• Exercise: Reproduce only the lines from the one containing "obj.matrix_parent_inverse = mathutils.Matrix.Identity(4)" through the one containing "exit = [float(x) for x in exit]", exactly as written and with both ends included.

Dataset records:
•••••

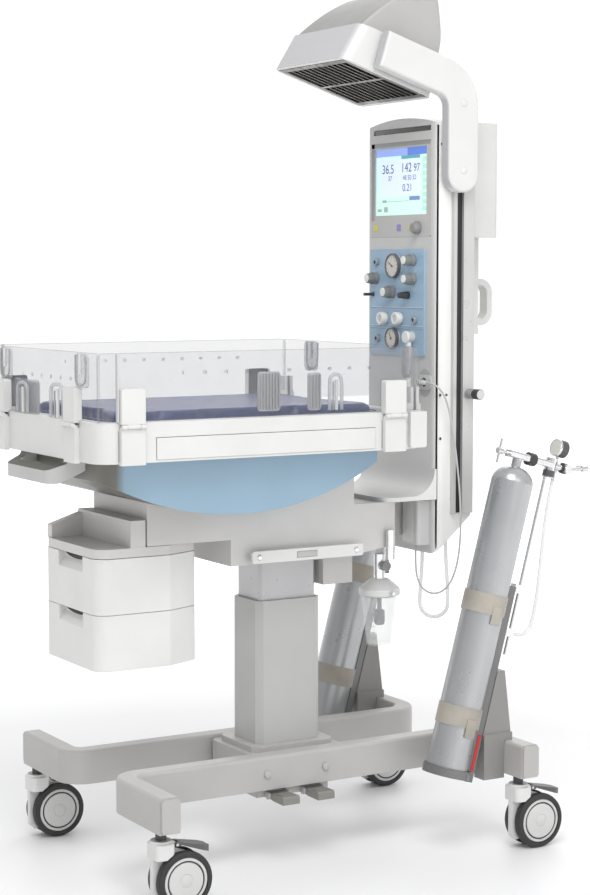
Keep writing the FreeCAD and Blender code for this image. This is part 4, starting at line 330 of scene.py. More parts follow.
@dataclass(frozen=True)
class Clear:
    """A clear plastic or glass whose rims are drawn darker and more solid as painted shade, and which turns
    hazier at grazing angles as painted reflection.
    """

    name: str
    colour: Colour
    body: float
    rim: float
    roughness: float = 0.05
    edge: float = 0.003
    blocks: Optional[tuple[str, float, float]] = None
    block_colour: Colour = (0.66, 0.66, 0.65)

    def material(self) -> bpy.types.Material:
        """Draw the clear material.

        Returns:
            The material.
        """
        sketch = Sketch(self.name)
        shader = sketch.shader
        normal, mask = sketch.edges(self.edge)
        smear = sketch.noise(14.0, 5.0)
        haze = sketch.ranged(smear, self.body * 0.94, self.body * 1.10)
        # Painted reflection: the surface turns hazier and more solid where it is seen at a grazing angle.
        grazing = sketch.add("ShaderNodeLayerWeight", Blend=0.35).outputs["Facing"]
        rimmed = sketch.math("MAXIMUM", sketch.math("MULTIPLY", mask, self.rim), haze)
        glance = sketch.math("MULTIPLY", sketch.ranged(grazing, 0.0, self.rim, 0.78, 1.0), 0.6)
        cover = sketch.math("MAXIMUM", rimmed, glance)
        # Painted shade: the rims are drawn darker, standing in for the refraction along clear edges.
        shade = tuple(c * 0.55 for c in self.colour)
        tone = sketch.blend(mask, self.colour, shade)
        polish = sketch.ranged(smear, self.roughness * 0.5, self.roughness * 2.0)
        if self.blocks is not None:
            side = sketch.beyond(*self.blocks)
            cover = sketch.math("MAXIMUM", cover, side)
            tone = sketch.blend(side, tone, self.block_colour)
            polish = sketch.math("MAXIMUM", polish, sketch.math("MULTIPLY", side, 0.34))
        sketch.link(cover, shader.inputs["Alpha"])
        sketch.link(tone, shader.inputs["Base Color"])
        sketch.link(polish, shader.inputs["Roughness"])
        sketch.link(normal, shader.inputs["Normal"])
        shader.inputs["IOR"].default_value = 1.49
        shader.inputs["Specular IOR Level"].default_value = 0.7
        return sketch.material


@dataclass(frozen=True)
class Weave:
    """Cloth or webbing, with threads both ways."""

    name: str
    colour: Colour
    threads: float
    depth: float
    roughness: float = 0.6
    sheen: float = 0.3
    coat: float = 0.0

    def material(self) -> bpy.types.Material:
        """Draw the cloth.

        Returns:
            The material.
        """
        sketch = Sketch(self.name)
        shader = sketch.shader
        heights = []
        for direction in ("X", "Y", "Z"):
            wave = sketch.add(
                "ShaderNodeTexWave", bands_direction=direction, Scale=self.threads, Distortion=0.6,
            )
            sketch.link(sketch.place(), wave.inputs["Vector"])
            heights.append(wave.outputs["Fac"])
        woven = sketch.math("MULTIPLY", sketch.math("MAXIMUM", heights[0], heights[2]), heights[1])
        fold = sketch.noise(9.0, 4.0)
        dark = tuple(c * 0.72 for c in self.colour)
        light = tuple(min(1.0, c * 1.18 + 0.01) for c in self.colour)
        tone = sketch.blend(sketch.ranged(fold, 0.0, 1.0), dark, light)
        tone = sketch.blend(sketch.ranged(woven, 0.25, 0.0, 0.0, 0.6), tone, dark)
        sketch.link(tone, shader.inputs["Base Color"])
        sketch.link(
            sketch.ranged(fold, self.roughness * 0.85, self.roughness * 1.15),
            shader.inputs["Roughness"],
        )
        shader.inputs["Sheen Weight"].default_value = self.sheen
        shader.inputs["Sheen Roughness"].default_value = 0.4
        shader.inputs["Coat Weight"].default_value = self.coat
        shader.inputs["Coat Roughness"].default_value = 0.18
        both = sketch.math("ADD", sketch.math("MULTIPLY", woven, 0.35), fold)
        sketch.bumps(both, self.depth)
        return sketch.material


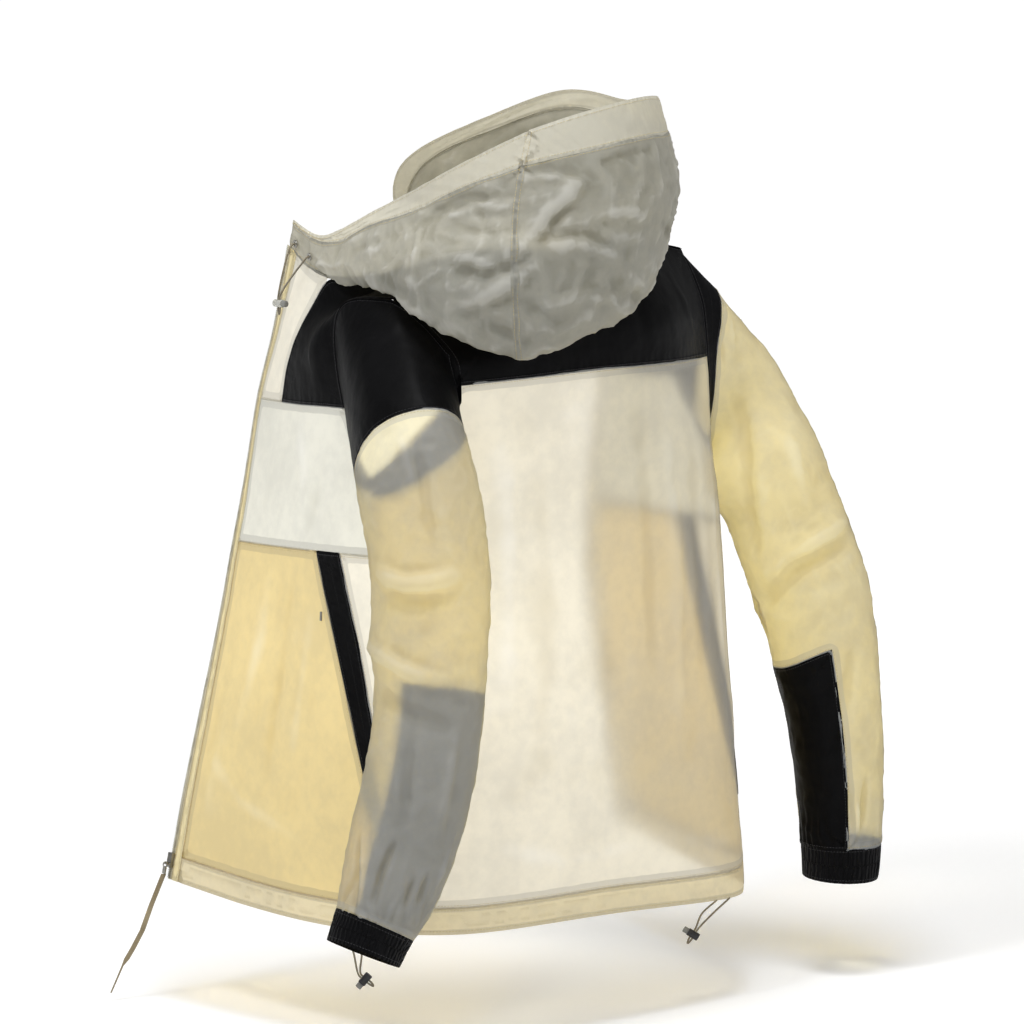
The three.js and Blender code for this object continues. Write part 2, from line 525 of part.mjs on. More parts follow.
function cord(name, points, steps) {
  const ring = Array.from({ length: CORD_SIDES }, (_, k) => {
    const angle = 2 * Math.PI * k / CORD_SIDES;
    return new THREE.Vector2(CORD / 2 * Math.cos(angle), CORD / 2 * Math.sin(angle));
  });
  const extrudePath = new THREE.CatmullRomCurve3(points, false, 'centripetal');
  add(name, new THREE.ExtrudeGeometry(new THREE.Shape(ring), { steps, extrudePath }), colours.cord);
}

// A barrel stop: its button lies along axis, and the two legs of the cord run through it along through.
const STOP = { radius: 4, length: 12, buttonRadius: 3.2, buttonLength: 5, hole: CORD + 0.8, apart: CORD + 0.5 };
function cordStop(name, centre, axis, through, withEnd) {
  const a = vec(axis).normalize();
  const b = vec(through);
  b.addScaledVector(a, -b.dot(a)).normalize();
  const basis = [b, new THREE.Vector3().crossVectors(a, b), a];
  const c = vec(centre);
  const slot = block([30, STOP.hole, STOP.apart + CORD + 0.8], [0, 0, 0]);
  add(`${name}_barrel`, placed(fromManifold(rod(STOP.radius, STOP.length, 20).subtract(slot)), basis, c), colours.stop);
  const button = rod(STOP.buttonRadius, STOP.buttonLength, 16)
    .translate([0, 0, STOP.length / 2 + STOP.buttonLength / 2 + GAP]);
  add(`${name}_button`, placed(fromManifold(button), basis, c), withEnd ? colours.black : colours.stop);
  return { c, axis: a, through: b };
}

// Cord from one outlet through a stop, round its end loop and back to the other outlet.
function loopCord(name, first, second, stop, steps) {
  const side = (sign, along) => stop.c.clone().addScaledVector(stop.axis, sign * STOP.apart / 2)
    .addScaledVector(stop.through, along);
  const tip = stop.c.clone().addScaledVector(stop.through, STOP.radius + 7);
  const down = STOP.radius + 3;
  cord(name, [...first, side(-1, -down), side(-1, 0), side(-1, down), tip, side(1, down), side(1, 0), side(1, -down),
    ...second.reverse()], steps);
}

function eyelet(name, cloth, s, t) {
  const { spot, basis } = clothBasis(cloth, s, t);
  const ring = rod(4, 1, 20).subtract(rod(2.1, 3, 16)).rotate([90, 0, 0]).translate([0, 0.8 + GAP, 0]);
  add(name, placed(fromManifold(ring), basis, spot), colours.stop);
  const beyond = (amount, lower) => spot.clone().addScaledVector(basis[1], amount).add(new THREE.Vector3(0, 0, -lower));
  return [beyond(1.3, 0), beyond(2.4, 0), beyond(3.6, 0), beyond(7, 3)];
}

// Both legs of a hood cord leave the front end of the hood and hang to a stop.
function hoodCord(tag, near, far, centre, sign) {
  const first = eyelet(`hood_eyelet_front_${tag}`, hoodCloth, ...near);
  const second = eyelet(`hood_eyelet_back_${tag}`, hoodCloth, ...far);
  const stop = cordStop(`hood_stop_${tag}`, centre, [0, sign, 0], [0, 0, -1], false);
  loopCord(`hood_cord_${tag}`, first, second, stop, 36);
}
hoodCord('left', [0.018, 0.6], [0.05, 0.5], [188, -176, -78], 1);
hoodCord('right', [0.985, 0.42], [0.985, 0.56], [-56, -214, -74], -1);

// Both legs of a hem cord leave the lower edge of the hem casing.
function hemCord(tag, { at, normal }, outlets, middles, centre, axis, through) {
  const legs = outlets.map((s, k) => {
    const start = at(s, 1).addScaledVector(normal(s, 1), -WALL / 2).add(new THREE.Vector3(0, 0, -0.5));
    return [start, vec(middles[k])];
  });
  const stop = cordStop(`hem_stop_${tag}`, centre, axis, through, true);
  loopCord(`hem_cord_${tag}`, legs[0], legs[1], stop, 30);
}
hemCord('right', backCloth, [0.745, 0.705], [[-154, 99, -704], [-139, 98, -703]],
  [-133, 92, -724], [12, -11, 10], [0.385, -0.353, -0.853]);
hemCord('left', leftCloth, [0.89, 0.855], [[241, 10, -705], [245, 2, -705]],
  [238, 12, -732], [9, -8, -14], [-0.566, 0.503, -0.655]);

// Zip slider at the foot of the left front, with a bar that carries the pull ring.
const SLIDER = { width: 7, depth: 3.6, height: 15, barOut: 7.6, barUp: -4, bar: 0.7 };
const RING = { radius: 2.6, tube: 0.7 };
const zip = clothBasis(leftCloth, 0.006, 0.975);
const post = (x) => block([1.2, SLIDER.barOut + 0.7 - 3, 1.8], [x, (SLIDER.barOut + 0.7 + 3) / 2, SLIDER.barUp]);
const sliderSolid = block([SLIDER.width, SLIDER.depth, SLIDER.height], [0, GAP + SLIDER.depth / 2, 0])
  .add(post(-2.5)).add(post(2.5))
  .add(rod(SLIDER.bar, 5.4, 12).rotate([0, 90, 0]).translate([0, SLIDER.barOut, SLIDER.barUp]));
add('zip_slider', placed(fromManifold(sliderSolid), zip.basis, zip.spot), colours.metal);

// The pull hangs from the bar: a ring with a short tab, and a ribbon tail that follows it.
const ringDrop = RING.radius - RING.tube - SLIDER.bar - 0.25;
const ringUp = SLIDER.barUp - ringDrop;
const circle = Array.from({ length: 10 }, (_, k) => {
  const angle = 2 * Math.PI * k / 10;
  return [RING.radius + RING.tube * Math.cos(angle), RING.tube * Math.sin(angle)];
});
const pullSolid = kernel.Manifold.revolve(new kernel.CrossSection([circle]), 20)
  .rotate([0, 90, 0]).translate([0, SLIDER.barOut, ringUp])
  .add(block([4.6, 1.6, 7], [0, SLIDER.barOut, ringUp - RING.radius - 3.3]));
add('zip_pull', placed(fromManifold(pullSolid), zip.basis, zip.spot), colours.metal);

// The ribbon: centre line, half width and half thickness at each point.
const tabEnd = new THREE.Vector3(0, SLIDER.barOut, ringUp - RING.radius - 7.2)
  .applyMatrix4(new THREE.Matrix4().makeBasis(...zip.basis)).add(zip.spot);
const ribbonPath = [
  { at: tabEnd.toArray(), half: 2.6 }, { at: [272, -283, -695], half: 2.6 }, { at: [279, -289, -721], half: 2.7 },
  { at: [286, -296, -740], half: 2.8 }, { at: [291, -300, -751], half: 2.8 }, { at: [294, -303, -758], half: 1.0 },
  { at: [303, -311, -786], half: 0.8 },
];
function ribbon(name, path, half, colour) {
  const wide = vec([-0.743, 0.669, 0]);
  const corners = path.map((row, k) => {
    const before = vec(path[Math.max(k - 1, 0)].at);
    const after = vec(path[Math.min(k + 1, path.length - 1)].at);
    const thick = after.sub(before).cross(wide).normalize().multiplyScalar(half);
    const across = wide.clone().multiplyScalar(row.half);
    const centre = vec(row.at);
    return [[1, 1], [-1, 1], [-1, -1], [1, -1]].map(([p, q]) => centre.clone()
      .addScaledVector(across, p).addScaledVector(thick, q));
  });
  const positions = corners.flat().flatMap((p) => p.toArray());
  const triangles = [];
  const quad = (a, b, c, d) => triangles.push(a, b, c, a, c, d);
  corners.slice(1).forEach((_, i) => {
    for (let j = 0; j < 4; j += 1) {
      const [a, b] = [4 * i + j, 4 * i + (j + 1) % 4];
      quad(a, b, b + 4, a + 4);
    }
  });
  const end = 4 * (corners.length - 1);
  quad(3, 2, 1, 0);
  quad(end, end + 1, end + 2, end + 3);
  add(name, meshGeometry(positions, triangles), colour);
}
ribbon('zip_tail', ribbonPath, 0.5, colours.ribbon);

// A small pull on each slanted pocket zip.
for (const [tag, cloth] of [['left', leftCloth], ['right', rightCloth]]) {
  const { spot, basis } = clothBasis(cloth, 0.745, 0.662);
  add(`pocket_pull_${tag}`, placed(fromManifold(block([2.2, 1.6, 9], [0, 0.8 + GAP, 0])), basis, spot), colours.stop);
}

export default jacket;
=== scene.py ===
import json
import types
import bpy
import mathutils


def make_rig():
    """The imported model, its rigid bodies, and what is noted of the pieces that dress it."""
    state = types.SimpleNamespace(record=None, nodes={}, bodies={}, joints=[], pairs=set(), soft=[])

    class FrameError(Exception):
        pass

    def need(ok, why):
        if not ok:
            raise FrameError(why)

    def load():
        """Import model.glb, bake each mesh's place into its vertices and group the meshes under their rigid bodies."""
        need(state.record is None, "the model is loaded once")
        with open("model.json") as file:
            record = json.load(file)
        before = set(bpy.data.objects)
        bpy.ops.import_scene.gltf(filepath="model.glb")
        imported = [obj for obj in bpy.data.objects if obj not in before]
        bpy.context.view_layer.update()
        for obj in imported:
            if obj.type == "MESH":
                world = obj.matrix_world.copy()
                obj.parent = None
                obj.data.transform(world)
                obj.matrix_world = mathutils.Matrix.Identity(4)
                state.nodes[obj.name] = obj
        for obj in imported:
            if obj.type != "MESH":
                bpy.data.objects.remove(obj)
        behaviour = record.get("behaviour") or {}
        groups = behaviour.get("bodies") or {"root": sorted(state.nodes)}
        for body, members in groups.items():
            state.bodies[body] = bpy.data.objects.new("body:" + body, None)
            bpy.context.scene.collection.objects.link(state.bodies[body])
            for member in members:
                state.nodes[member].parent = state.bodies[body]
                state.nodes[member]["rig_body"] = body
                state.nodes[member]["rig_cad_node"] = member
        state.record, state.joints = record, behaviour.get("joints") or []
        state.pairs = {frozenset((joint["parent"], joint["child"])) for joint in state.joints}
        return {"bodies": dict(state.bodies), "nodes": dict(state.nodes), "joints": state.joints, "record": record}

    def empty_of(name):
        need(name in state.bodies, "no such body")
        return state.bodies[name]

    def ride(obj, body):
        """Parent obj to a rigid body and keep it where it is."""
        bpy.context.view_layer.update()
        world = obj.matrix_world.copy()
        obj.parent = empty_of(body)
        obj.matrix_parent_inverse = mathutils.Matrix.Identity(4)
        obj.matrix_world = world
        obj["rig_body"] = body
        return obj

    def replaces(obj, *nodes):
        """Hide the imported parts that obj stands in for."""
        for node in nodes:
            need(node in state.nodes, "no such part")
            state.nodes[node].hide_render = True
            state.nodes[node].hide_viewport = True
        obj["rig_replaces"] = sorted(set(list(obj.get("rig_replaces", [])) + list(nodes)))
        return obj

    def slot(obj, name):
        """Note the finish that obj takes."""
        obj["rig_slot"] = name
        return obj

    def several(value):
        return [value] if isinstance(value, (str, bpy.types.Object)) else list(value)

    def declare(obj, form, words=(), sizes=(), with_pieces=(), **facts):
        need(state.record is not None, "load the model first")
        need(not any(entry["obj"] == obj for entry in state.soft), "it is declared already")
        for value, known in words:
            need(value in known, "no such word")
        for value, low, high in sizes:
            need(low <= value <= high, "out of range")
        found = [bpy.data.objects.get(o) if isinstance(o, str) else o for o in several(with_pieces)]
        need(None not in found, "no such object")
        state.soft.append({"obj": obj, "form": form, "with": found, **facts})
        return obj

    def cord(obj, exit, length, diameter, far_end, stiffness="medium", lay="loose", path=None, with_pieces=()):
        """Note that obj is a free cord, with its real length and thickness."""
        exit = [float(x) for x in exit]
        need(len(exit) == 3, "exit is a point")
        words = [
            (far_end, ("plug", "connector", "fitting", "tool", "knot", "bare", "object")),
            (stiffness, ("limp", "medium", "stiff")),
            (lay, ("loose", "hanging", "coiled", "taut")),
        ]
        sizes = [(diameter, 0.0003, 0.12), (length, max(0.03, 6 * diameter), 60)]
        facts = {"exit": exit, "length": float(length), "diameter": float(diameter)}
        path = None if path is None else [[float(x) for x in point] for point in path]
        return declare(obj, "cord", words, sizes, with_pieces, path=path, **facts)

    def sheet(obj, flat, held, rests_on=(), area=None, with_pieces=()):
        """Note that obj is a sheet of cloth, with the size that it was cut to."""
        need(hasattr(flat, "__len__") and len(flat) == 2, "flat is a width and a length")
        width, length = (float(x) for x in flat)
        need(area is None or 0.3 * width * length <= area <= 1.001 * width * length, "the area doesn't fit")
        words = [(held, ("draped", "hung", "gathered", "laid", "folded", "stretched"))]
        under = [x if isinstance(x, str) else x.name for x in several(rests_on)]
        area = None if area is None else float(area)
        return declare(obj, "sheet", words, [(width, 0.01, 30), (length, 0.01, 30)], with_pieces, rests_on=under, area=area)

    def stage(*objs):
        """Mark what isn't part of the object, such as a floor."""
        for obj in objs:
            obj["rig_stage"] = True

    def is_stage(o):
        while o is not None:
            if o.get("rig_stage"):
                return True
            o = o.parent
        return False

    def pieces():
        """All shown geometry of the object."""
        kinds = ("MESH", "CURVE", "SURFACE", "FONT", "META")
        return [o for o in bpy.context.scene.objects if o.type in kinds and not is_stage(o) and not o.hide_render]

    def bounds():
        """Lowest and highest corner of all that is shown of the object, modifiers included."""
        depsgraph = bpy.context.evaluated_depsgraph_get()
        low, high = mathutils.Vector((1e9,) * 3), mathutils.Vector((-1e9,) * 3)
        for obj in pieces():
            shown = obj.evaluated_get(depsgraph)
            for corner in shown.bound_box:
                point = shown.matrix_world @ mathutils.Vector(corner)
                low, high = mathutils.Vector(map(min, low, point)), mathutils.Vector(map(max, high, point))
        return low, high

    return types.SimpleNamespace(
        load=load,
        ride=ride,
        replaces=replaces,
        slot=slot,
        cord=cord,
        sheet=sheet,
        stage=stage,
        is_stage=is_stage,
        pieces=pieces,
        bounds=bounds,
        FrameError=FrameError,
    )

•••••

• Task output:
        obj.matrix_parent_inverse = mathutils.Matrix.Identity(4)
        obj.matrix_world = world
        obj["rig_body"] = body
        return obj

    def replaces(obj, *nodes):
        """Hide the imported parts that obj stands in for."""
        for node in nodes:
            need(node in state.nodes, "no such part")
            state.nodes[node].hide_render = True
            state.nodes[node].hide_viewport = True
        obj["rig_replaces"] = sorted(set(list(obj.get("rig_replaces", [])) + list(nodes)))
        return obj

    def slot(obj, name):
        """Note the finish that obj takes."""
        obj["rig_slot"] = name
        return obj

    def several(value):
        return [value] if isinstance(value, (str, bpy.types.Object)) else list(value)

    def declare(obj, form, words=(), sizes=(), with_pieces=(), **facts):
        need(state.record is not None, "load the model first")
        need(not any(entry["obj"] == obj for entry in state.soft), "it is declared already")
        for value, known in words:
            need(value in known, "no such word")
        for value, low, high in sizes:
            need(low <= value <= high, "out of range")
        found = [bpy.data.objects.get(o) if isinstance(o, str) else o for o in several(with_pieces)]
        need(None not in found, "no such object")
        state.soft.append({"obj": obj, "form": form, "with": found, **facts})
        return obj

    def cord(obj, exit, length, diameter, far_end, stiffness="medium", lay="loose", path=None, with_pieces=()):
        """Note that obj is a free cord, with its real length and thickness."""
        exit = [float(x) for x in exit]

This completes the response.